Extract exactly those lines that lie between the start of the material and the line with "frame, bar, bar", including both boundary lines and no others.

[START OF Data]

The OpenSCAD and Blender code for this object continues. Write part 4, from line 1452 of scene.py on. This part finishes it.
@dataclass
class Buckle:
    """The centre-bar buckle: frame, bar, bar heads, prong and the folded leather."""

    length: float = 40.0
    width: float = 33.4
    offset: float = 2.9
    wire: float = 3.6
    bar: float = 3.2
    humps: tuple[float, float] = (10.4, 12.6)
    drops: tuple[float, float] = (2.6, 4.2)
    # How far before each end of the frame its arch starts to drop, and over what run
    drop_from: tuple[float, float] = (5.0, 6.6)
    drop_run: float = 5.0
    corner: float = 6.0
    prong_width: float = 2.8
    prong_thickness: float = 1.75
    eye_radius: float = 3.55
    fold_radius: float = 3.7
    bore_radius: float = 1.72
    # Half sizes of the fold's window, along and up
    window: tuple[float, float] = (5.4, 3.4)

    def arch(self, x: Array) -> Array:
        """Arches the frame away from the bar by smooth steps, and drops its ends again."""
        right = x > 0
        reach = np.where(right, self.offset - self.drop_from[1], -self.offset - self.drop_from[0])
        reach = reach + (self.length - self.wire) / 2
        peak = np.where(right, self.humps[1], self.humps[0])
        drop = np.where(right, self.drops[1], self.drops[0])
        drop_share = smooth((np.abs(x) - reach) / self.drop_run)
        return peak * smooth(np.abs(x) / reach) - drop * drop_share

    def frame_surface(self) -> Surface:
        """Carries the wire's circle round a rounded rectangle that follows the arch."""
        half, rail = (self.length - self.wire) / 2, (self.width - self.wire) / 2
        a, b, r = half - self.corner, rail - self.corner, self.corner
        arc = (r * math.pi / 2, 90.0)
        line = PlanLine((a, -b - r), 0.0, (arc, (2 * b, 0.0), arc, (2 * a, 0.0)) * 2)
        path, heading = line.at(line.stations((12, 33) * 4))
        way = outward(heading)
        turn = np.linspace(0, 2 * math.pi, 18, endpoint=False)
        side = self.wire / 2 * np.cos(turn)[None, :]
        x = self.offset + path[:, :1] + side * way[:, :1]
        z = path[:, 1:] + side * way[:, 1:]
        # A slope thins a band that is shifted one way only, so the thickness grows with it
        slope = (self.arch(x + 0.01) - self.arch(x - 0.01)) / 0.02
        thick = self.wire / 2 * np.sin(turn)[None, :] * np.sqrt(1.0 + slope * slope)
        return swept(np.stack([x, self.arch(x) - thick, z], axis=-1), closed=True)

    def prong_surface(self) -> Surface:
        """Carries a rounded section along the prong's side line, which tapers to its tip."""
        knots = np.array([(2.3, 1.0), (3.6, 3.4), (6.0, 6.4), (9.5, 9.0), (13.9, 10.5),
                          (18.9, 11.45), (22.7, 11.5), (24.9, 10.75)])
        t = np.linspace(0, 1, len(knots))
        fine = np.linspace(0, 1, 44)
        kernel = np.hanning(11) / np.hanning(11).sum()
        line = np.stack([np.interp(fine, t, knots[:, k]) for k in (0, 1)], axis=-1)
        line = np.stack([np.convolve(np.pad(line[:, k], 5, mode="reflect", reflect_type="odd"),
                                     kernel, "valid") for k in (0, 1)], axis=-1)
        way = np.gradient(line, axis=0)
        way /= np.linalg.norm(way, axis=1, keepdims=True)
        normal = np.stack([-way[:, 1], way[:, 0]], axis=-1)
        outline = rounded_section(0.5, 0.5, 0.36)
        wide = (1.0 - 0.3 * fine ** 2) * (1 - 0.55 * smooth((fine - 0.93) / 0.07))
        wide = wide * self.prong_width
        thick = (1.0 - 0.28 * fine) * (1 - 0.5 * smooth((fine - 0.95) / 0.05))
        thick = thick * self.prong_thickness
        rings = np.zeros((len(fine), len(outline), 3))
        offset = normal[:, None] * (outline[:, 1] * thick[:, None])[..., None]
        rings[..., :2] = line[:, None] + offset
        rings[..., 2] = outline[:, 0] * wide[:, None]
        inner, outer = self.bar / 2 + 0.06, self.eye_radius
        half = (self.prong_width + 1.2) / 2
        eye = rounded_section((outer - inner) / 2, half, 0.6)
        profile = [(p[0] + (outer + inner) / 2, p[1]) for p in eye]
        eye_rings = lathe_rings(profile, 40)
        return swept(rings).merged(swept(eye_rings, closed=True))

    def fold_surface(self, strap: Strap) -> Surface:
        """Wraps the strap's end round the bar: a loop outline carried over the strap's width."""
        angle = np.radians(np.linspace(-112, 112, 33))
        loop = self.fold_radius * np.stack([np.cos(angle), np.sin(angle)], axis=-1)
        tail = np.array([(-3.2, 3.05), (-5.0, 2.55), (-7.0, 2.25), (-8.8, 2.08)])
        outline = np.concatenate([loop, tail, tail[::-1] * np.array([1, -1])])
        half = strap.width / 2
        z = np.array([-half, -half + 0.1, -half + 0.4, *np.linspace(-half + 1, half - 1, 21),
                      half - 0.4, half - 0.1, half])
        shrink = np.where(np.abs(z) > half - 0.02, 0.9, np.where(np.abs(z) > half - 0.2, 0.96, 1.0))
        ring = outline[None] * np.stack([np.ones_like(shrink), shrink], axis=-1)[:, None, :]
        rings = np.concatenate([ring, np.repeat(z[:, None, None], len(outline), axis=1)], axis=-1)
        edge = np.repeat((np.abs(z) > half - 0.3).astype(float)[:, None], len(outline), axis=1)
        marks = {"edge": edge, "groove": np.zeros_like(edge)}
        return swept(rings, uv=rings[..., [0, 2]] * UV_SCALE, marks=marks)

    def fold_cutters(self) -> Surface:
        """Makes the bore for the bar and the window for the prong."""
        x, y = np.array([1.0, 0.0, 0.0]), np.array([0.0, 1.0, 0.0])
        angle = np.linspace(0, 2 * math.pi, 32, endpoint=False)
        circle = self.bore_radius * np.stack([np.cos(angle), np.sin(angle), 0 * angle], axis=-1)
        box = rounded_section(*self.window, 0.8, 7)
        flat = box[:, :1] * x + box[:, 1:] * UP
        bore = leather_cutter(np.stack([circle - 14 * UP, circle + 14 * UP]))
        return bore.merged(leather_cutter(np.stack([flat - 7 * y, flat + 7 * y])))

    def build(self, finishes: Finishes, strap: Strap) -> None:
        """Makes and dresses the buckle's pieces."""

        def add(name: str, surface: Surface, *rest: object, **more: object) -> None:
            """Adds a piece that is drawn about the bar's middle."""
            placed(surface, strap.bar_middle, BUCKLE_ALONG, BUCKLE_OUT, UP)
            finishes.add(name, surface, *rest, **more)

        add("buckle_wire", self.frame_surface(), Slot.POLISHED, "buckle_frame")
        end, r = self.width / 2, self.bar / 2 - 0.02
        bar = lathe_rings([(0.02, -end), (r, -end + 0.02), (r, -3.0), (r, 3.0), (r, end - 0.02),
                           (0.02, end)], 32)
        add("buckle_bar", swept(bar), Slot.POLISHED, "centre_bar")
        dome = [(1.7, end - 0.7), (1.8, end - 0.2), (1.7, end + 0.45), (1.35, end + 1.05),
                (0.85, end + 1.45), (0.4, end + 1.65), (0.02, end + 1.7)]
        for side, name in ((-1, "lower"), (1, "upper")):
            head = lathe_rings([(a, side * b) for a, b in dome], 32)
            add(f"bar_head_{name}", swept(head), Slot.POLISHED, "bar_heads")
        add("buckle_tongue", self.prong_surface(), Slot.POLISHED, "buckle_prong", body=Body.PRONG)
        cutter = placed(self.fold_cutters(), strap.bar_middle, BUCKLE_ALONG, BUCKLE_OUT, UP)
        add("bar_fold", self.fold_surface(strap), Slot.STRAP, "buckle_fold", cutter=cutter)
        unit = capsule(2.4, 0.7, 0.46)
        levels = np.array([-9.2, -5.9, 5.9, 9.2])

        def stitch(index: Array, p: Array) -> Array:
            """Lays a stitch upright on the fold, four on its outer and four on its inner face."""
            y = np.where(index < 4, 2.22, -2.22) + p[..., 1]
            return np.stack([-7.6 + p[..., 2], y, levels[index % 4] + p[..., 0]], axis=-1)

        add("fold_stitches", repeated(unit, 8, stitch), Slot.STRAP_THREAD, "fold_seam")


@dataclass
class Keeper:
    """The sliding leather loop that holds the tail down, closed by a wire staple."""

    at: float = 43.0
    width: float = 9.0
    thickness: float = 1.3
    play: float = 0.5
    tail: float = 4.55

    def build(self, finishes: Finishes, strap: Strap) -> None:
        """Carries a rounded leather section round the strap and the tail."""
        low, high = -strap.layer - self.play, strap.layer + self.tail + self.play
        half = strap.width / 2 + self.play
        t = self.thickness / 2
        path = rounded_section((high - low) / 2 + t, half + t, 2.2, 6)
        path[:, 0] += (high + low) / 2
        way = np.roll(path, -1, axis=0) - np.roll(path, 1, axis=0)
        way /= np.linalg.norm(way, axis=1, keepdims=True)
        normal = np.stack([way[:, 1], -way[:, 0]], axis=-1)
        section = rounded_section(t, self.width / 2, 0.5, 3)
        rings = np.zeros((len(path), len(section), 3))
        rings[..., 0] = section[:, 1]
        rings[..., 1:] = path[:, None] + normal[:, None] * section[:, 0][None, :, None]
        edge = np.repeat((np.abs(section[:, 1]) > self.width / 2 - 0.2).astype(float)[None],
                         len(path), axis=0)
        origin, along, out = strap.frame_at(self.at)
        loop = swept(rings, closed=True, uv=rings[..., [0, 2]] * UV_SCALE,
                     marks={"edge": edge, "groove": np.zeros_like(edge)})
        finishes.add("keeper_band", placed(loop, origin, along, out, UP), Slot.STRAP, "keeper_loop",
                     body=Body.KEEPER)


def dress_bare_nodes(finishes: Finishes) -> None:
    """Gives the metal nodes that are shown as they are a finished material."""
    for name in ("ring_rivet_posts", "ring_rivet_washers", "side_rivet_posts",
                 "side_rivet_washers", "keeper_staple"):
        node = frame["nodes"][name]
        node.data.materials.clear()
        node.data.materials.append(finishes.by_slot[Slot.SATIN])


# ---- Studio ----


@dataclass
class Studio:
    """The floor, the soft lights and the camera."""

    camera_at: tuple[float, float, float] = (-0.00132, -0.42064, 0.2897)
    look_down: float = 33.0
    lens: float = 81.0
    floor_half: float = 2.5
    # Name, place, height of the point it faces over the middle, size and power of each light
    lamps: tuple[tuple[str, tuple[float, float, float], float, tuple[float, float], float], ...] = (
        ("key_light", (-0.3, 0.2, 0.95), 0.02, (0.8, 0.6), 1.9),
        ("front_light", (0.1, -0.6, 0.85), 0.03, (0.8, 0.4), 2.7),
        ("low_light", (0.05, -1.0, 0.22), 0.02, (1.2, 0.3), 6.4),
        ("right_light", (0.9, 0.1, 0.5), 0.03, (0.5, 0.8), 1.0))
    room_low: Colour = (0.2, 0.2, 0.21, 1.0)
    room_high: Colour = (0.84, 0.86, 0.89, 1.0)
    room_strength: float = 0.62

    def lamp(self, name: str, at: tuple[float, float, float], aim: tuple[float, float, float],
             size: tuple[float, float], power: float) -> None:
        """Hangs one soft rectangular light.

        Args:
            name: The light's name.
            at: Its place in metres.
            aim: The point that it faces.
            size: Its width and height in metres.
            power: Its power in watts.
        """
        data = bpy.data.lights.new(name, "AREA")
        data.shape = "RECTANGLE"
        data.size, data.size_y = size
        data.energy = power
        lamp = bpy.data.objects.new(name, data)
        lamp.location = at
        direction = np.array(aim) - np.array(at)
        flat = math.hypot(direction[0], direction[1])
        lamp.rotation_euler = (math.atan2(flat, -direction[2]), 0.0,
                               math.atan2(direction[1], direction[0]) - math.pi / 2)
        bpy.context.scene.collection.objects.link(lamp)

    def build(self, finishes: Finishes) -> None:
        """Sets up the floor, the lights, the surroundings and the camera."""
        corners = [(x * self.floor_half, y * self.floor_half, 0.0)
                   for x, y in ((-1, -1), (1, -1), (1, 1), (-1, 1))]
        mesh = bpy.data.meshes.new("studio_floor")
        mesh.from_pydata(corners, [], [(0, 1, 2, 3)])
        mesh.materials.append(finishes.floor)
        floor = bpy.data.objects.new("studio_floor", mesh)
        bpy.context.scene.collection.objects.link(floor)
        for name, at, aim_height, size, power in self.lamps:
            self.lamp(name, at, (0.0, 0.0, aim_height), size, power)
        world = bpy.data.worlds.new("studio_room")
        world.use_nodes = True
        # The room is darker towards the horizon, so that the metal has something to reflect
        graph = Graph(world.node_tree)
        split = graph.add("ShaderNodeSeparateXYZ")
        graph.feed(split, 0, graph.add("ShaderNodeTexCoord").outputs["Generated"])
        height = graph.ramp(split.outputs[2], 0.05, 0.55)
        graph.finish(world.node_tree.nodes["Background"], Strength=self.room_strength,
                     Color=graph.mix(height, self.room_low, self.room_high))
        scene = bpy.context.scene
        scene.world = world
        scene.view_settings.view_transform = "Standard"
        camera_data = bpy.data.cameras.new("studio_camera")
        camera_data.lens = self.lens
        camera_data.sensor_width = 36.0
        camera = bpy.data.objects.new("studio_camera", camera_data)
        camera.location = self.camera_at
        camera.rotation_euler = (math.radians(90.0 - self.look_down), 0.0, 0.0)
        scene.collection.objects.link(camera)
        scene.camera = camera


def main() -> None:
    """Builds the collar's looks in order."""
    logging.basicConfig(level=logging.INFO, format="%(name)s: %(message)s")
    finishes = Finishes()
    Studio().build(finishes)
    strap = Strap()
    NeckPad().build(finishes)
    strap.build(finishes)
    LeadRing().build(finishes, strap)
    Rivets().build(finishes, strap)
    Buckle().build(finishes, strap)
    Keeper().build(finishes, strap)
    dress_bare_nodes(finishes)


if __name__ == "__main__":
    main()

[END OF Data]

**Response:**
The OpenSCAD and Blender code for this object continues. Write part 4, from line 1452 of scene.py on. This part finishes it.
@dataclass
class Buckle:
    """The centre-bar buckle: frame, bar, bar heads, prong and the folded leather."""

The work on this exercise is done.